Xanterra is suing the park service over recent policy changes designed to make the bidding process for Grand Canyon lodging and restaurant operations more competitive.
“We are pleased to reach an agreement with the National Park Service to continue operating visitor facilities and services at the South Rim of Grand Canyon National Park under a temporary contract,” says Xanterra President/CEO Andrew Todd. "This will allow the hundreds of Xanterra employees to continue providing outstanding, uninterrupted hospitality to the millions of travelers who visit this national treasure each year. It is our hope that this temporary contract will allow the National Park Service time to go back to the drawing board and develop a more palatable concessions RFP because despite the fact that the contract generates more than $1 billion in revenue over the contract term the past RFPs have failed to allow the concessioner to generate a profit after paying fees to the National Park Service and funding capital expenditures in the park facilities.”

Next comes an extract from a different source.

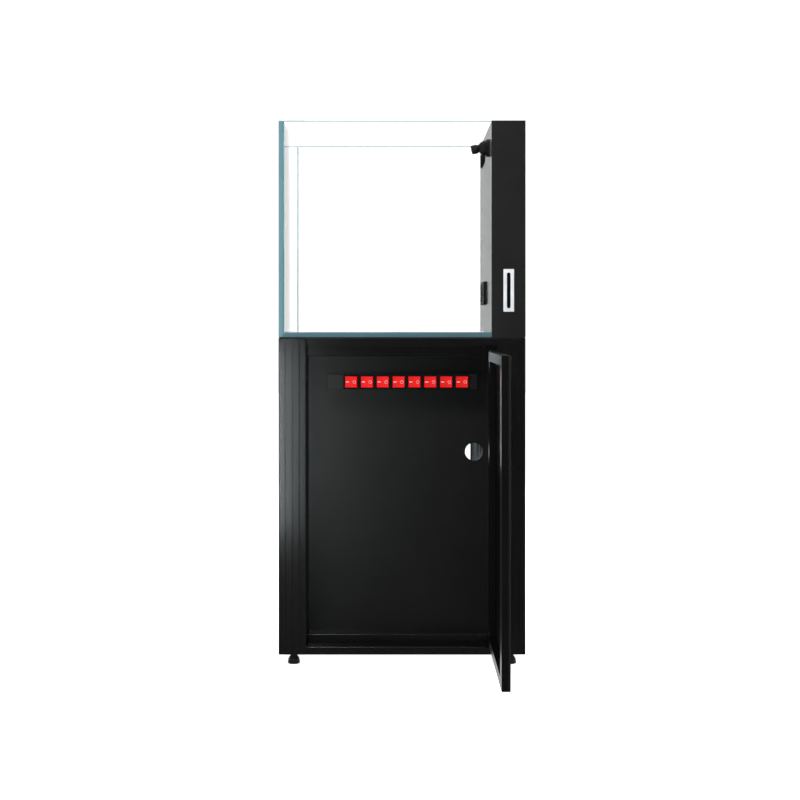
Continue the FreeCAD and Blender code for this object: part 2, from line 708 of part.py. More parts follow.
def sump_tank():
    """Open glass sump: base, four walls and two baffles."""
    x0, x1 = SUMP_X
    y0, y1 = SUMP_Y
    z0 = RAIL_LOW_TOP
    z1 = z0 + SUMP_H
    w = SUMP_WALL
    baffle_top = z1 - 80
    return group([
        block(x0, x1, y0, y1, z0, z0 + w),
        block(x0, x0 + w, y0, y1, z0 + w, z1),
        block(x1 - w, x1, y0, y1, z0 + w, z1),
        block(x0 + w, x1 - w, y0, y0 + w, z0 + w, z1),
        block(x0 + w, x1 - w, y1 - w, y1, z0 + w, z1),
        block(60 - w, 60, y0 + w, y1 - w, z0 + w, baffle_top),
        block(60, x1 - w, 112, 112 + w, z0 + w, baffle_top),
    ])


def return_pump():
    """Submersible pump with a ribbed intake end and an upright outlet."""
    z0 = RAIL_LOW_TOP + SUMP_WALL
    body = plate_with_round_corners(PUMP_X - 36, PUMP_X + 36, RISER_Y - 32, RISER_Y + 18,
                                    z0, PUMP_TOP - 30, 8.0, "Z")
    for i in range(5):
        z = z0 + 16 + i * 9
        body = body.cut(block(PUMP_X - 40, PUMP_X - 33, RISER_Y - 24, RISER_Y + 10, z, z + 3))
    outlet = rod(PIPE_R, (PUMP_X, RISER_Y, PUMP_TOP - 31), (0, 0, 1), 31)
    collar = rod(12.0, (PUMP_X, RISER_Y, PUMP_TOP - 31), (0, 0, 1), 9)
    bore = rod(PIPE_BORE, (PUMP_X, RISER_Y, PUMP_TOP - 45), (0, 0, 1), 60)
    return join(body, collar, outlet).cut(bore)


# ---------------------------------------------------------------- switch bar
def rocker_x(i):
    return ROCKER_X0 + i * ROCKER_PITCH


def rocker_window(x, y0, y1):
    """Cutter for the opening round a rocker."""
    half_w = ROCKER_R + ROCKER_GAP
    half_h = ROCKER_H / 2 + ROCKER_GAP
    return block(x - half_w, x + half_w, y0, y1, BAR_MID_Z - half_h, BAR_MID_Z + half_h)


def switch_housing():
    """Channel on the partition with a window for each rocker switch."""
    x0, x1 = BAR_MIDDLE_X
    shell = block(x0, x1, BAR_FACE_Y, -POST_IN_Y, BAR_Z[0], BAR_Z[1])
    inside = block(x0 - 1, x1 + 1, BAR_FACE_Y + BAR_WALL, -POST_IN_Y - BAR_WALL,
                   BAR_Z[0] + BAR_WALL, BAR_Z[1] - BAR_WALL)
    shell = shell.cut(inside)
    back_lip = block(x0, x1, -POST_IN_Y - BAR_WALL, -POST_IN_Y, BAR_Z[0], BAR_BACK_TOP)
    shell = join(shell, back_lip)
    for i in range(ROCKERS):
        shell = shell.cut(rocker_window(rocker_x(i), BAR_FACE_Y - 1, BAR_FACE_Y + BAR_WALL + 1))
    return shell


def switch_end_caps():
    """Blank blocks that close the two ends of the bar."""
    caps = []
    for x0, x1 in ((BAR_X[0], BAR_MIDDLE_X[0]), (BAR_MIDDLE_X[1], BAR_X[1])):
        cap = block(x0, x1, BAR_FACE_Y, -POST_IN_Y, BAR_Z[0], BAR_Z[1])
        caps.append(rounded(cap, 1.0, lambda p: near(p.y, BAR_FACE_Y)))
    return group(caps)


def switch_bezels():
    """A raised frame round each rocker."""
    frames = []
    half_w = BEZEL_W / 2
    half_h = BEZEL_H / 2
    for i in range(ROCKERS):
        x = rocker_x(i)
        frame = block(x - half_w, x + half_w, BAR_FACE_Y - BEZEL_T, BAR_FACE_Y,
                      BAR_MID_Z - half_h, BAR_MID_Z + half_h)
        frames.append(frame.cut(rocker_window(x, BAR_FACE_Y - BEZEL_T - 1, BAR_FACE_Y + 1)))
    return group(frames)


def rocker(i):
    """Rocker key: round sides about its pivot and two face planes that meet in a valley."""
    x = rocker_x(i)
    z0 = BAR_MID_Z - ROCKER_H / 2
    drum = rod(ROCKER_R, (x, PIVOT_Y, z0), (0, 0, 1), ROCKER_H)
    reach = ROCKER_R + 5
    rise = math.tan(math.radians(ROCKER_TILT)) * reach
    face = PIVOT_Y - ROCKER_FACE
    keep = [V(x - reach, face, z0), V(x, face, z0), V(x + reach, face - rise, z0),
            V(x + reach, PIVOT_Y + 8, z0), V(x - reach, PIVOT_Y + 8, z0)]
    keep.append(keep[0])
    prism = Part.Face(Part.makePolygon(keep)).extrude(V(0, 0, ROCKER_H))
    key = drum.common(prism)
    low = z0
    high = z0 + ROCKER_H
    return rounded(key, 0.8, lambda p: p.y < PIVOT_Y - 2 and (near(p.z, low) or near(p.z, high)))


# ---------------------------------------------------------------- doors
# A door is drawn in its own frame: x runs from the hinge edge to the latch edge,
# y runs from the outer face inwards, and the pivot axis is the z axis.
def door_skin(width):
    return plate_with_round_corners(0, width, 0, SKIN_T, DOOR_LOW, DOOR_HIGH, 1.5, "Z")


def door_frame(width):
    """Two stiles and two rails behind the skin."""
    y0, y1 = SKIN_T, DOOR_T
    return group([
        block(0, STILE_W, y0, y1, DOOR_LOW, DOOR_HIGH),
        block(width - STILE_W, width, y0, y1, DOOR_LOW, DOOR_HIGH),
        block(STILE_W, width - STILE_W, y0, y1, DOOR_LOW, DOOR_LOW + DOOR_RAIL_W),
        block(STILE_W, width - STILE_W, y0, y1, DOOR_HIGH - DOOR_RAIL_W, DOOR_HIGH),
    ])


def pivot_arm(z0, z1, pin_low, pin_high):
    """Strap on the door's end edge with a lug and a pin on the pivot axis."""
    strap = block(2, 34, 2, DOOR_T - 2, z0, z1)
    lug = rod(LUG_R, (0, 0, z0), (0, 0, 1), z1 - z0)
    bridge = block(0, 6, 0, 6, z0, z1)
    pin = rod(PIVOT_R, (0, 0, pin_low), (0, 0, 1), pin_high - pin_low)
    return join(strap, bridge, lug, pin)


def door_pivots():
    return group([
        pivot_arm(DOOR_HIGH, DOOR_HIGH + TOP_PLATE_T, DOOR_HIGH, RAIL_HIGH_BOTTOM - 0.3),
        pivot_arm(DOOR_LOW - LOW_PLATE_T, DOOR_LOW, RAIL_LOW_TOP + 0.3, DOOR_LOW),
    ])


def fixed_plates():
    """Plates on the rails that take the pivot pins."""
    plates = []
    for z0, z1 in ((RAIL_HIGH_BOTTOM - TOP_PLATE_T, RAIL_HIGH_BOTTOM),
                   (RAIL_LOW_TOP, RAIL_LOW_TOP + LOW_PLATE_T)):
        plate = block(-DOOR_GAP + 0.1, 30, -3.5, 20, z0, z1)
        plates.append(plate.cut(rod(PIVOT_R + PIVOT_GAP, (0, 0, z0 - 1), (0, 0, 1), z1 - z0 + 2)))
    return plates


def on_front(shape, opened):
    """Place a door piece at the front opening, hinged at its right edge."""
    placed = shape.mirror(V(0, 0, 0), V(1, 0, 0))
    if opened:
        placed.rotate(V(0, 0, 0), V(0, 0, 1), DOOR_OPEN)
    placed.translate(V(POST_IN_X - DOOR_GAP, FRONT, 0))
    return placed


def on_side(shape):
    """Place a door piece, closed, at the left side, hinged at its rear edge."""
    placed = shape.copy()
    placed.rotate(V(0, 0, 0), V(0, 0, 1), -90)
    placed.translate(V(LEFT, POST_IN_Y - DOOR_GAP, 0))
    return placed


def pivot_plates():
    plates = [on_front(p, False) for p in fixed_plates()]
    plates += [on_side(p) for p in fixed_plates()]
    return group(plates)


# ---------------------------------------------------------------- levelling feet
def foot_places():
    return {
        "front_left": (LEFT + FOOT_IN, FRONT + FOOT_IN),
        "front_right": (RIGHT - FOOT_IN, FRONT + FOOT_IN),
        "rear_left": (LEFT + FOOT_IN, BACK - FOOT_IN),
        "rear_right": (RIGHT - FOOT_IN, BACK - FOOT_IN),
    }


def levelling_foot(x, y):
    """Flared pad and bell turned about the stem."""
    profile = [V(0, 0, 0), V(FOOT_R - 1, 0, 0), V(FOOT_R, 0, 1), V(FOOT_R, 0, 3.5),
               V(FOOT_R - 2.5, 0, 5), V(FOOT_R - 4, 0, 9), V(STEM_R + 2.5, 0, 14),
               V(STEM_R + 0.8, 0, 17), V(STEM_R, 0, 18.5), V(STEM_R, 0, STEM_TOP), V(0, 0, STEM_TOP)]
    profile.append(profile[0])
    foot = Part.Face(Part.makePolygon(profile)).revolve(V(0, 0, 0), V(0, 0, 1), 360)
    foot.translate(V(x, y, 0))
    return foot


def foot_sockets():
    """Threaded blocks in the lower ends of the posts."""
    blocks = []
    for x, y in foot_places().values():
        side = math.copysign(1, x)
        end = math.copysign(1, y)
        x_a = side * (POST_IN_X + POST_WALL)
        x_b = side * (RIGHT - POST_WALL)
        y_a = end * (POST_IN_Y + POST_WALL)
        y_b = end * (BACK - POST_WALL)
        body = block(min(x_a, x_b), max(x_a, x_b), min(y_a, y_b), max(y_a, y_b),
                     CAB_LOW, CAB_LOW + SOCKET_H)
        blocks.append(body.cut(rod(SOCKET_BORE, (x, y, CAB_LOW - 1), (0, 0, 1), SOCKET_H + 2)))
    return group(blocks)


# ---------------------------------------------------------------- all nodes
def all_nodes():
    corner = front_left_post()
    latch_post = corner
    for disc in magnet_discs(MAGNET_R):
        latch_post = latch_post.cut(disc)
    nodes = {
        "post_front_left": latch_post,
        "post_front_right": mirrored(corner, (1, 0, 0)),
        "post_rear_left": mirrored(corner, (0, 1, 0)),
        "post_rear_right": mirrored(mirrored(corner, (1, 0, 0)), (0, 1, 0)),
        "front_rails": front_rails(),
        "inner_rails": inner_rails(),
        "rear_rails": rear_rails(),
        "side_rails": side_rails(),
        "top_deck": top_deck(),
        "floor_panel": floor_panel(),
        "partition_panel": partition_panel(),
        "right_panel": right_panel(),
        "rear_panel": rear_panel(),
        "latch_magnets": latch_magnets(),
        "tank_mat": tank_mat(),
        "bottom_pane": bottom_pane(),
        "front_pane": front_pane(),
        "back_pane": back_pane(),
        "left_pane": left_pane(),
        "right_pane": right_pane(),
        "weir_wall": weir_wall(),
        "silicone_seams": silicone_seams(),
        "overflow_cover": overflow_cover(),
        "level_plate": level_plate(),
        "intake_grille": intake_grille(),
        "return_bulkhead": return_bulkhead(),
        "bulkhead_nuts": bulkhead_nuts(),
        "floor_bulkheads": floor_bulkheads(),
        "return_socket": return_socket(),
        "return_nozzle": return_nozzle(),
        "down_jet": down_jet(),
        "return_riser": return_riser(),
        "standpipe": standpipe(),
        "drain_pipe": drain_pipe(),
        "return_pipe": return_pipe(),
        "sump_tank": sump_tank(),
        "return_pump": return_pump(),
        "switch_housing": switch_housing(),
        "switch_end_caps": switch_end_caps(),
        "switch_bezels": switch_bezels(),
        "front_door_skin": on_front(door_skin(FRONT_DOOR_W), True),
        "front_door_frame": on_front(door_frame(FRONT_DOOR_W), True),
        "front_door_pivots": on_front(door_pivots(), True),
        "side_door_skin": on_side(door_skin(SIDE_DOOR_W)),
        "side_door_frame": on_side(door_frame(SIDE_DOOR_W)),
        "side_door_pivots": on_side(door_pivots()),
        "pivot_plates": pivot_plates(),
        "foot_sockets": foot_sockets(),
    }
    for i in range(ROCKERS):
        nodes["rocker_%d" % (i + 1)] = rocker(i)
    for place, (x, y) in foot_places().items():
        nodes["foot_" + place] = levelling_foot(x, y)
    return nodes


def main():
    os.makedirs("parts", exist_ok=True)
    for name, shape in all_nodes().items():
        shape.exportStep("parts/%s.step" % name)
        box = shape.BoundBox
        print("%-18s solids %2d  valid %s  volume %9.1f cm3  z %7.1f to %7.1f" % (
            name, len(shape.Solids), shape.isValid(), shape.Volume / 1000, box.ZMin, box.ZMax))


main()
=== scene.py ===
import bmesh
import bpy
import json
import math
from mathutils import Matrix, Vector
from mathutils.bvhtree import BVHTree

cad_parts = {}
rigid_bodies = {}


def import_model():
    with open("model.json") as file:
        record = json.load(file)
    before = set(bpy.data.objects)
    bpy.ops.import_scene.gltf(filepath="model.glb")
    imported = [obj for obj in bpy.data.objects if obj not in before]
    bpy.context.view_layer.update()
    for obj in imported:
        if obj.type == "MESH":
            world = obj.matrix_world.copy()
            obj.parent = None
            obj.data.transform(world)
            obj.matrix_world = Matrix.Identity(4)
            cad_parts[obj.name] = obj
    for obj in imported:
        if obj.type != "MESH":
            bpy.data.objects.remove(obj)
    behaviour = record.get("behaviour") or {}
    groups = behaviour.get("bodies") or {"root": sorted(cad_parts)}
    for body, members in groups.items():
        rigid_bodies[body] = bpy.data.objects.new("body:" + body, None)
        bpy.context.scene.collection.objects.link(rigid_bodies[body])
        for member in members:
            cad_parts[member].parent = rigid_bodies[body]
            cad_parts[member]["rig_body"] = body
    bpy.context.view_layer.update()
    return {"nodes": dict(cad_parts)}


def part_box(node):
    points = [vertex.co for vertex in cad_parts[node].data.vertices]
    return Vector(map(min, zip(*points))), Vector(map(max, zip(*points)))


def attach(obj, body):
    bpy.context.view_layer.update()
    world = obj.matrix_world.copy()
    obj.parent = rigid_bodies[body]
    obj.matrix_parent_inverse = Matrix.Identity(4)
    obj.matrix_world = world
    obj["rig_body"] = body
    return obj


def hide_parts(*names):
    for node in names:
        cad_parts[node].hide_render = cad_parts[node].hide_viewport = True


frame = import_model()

scene = bpy.context.scene

# ---------------------------------------------------------------- sizes in metres
EDGE_ROUND = 0.0005
RAIL_ROUND = 0.0028
PANE_CHAMFER = 0.0016
SOFTEN_ABOVE = math.radians(38.0)

# levelling foot: threaded stem above the bell
STEM_START = 0.0268
THREAD_START = 0.0290
THREAD_ROOT = 0.0054
THREAD_CREST = 0.0059
THREAD_PITCH = 0.0015
STEM_TOP_BARE = 0.0025

# return fitting: a ball that tilts in a round seat
BALL_R = 0.0105
SEAT_R = 0.01055
JET_BORE = 0.0060
SOCKET_STEM_R = 0.00893
BALL_FROM_SOCKET_FACE = 0.003
JET_DROP = math.radians(13)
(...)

The Fred Harvey Co., which Xanterra (then known as Amfac) acquired in 1995, has operated concessions at the Grand Canyon since 1905, first in partnership with the Santa Fe Railway and later under a series of contracts with the National Park Service after Grand Canyon National Park was created in 1919. More than 300 structures accounting for much of the infrastructure in the historic Grand Canyon Village were developed by the Harvey Co. and its succesors over its 110-year history at the park.
The investment, totaling some $200 million, must be reimbursed to Xanterra by any company taking over the contract. Not surprisingly, that had put off bidders other than Xanterra, so, to mitigate that obstacle, NPS last year allocated $100 million to pay down the investment and make the contract more attractive. In addition, NPA also split the contract and awarded the smaller piece to Delaware North Parks & Resorts earlier this year.
Xanterra's suit claims that the pay-down is in effect a subsidy to competitors for the contract. It also objects to the way employee housing accommodations were divided following the splitting of the contract.